I was going to list all of the instances of which I feel I’ve been “wronged” by this person, but this in and of itself, would be childish and immature. The short of it is, for all the reasons listed above, I am the adult coming in from an advantaged circumstance and I need to remain forgiving and tolerant and to keep trying. At a recent parents’ meeting, I felt I was publically wronged (by him) and got my huffy self up and stormed out.

I, the grown up American woman, stormed out of the parent’s meeting. How mature was that?

So, we have World AIDS Day quickly approaching, the wonderful bears from the Mother Bears Project are coming in batches, and I will protectively keep the bears and make sure they are given to the children of my school.

How old will these children be? We’ll have to wait and see, but let’s hope that Karen remains an adult through the thick of it.


PS. If there are any readers dying to give money to any cause, the Mother Bear Project is a good one. They ask for no money in return, but to ship one box of 50 bears costs the organization nearly a hundred US dollars. The organization has already shipped my school 4 boxes of bears.

PSS. Yes, I’ve finally gotten a camera again! Hooray!


  1. I heard about that! Very cool.. our kids have gotten knit dolls every year as well as bears from a different source. They are rather spoiled I think ;-).
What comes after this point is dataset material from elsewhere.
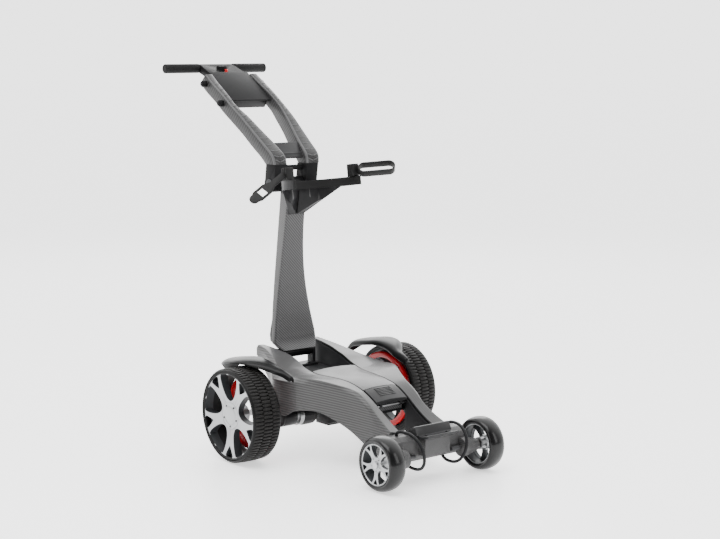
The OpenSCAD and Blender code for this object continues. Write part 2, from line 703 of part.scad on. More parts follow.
// ---- front wheels ----
front_bearing_r = front_r + 6;
front_bearing_w = 8;
front_hub_r = front_bearing_r + 4;
module front_tyre() {
    r = front_wheel_d / 2;
    rim = front_rim_d / 2;
    h = front_wheel_w / 2;
    color(rubber_black) turned_y(wheelbase, front_z, concat(
        [[rim, front_y - h + 5]],
        [for (a = [-75:15:75]) [rim + 1 + (r - rim - 1) * cos(a) ^ 0.7, front_y + h * sin(a)]],
        [[rim, front_y + h - 5]]));
}
module front_rim() {
    r = front_rim_d / 2;
    out = front_out_y - 3;
    color(silver) difference() {
        turned_y(wheelbase, front_z, [[0, front_y - 9], [front_hub_r, front_y - 9],
            [front_hub_r, out - 14], [r - 6, out - 12], [r - 6, front_in_y + 6],
            [r, front_in_y + 6], [r, out - 2], [r - 4, out], [r - 7, out - 3],
            [front_hub_r + 4, out - 5], [front_hub_r, out - 2], [0, out - 2]]);
        bar_y(wheelbase, front_z, front_bearing_r, front_y - 10, front_y + 9);
        bar_y(wheelbase, front_z, front_r + 5, front_y, out);
        for (k = [0:spokes - 1]) rotate_about(wheelbase, front_z, 90 + k * 360 / spokes)
            bar_y(wheelbase + 0.64 * r, front_z, 0.19 * r, out - 20, out + 5);
    }
}
module front_bearings() {
    color(steel) for (y = [front_y - 9, front_y + 9 - front_bearing_w]) difference() {
        bar_y(wheelbase, front_z, front_bearing_r, y, y + front_bearing_w);
        bar_y(wheelbase, front_z, front_r + running_fit, y - 1, y + front_bearing_w + 1);
    }
}
module front_tyre_left() { front_tyre(); }
module front_tyre_right() { right() front_tyre(); }
module front_rim_left() { front_rim(); }
module front_rim_right() { right() front_rim(); }
module front_bearings_left() { front_bearings(); }
module front_bearings_right() { right() front_bearings(); }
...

    As for a thank you? I never get one it seems, even from superiors, though I know it's not a slight, just they are busy or don't think I need it.

  2. Emily inspired me too. My village's mother bears are on their way. If they arrive in time, I will organize a distribution for Dec. 1, World AIDS Day. Thanks for the idea. I have said, and will repeat, a great big THANK YOU to Emily C. B

  3. Great picture of you and the bear. Your writing is wonderful and thank you so much for sharing with us.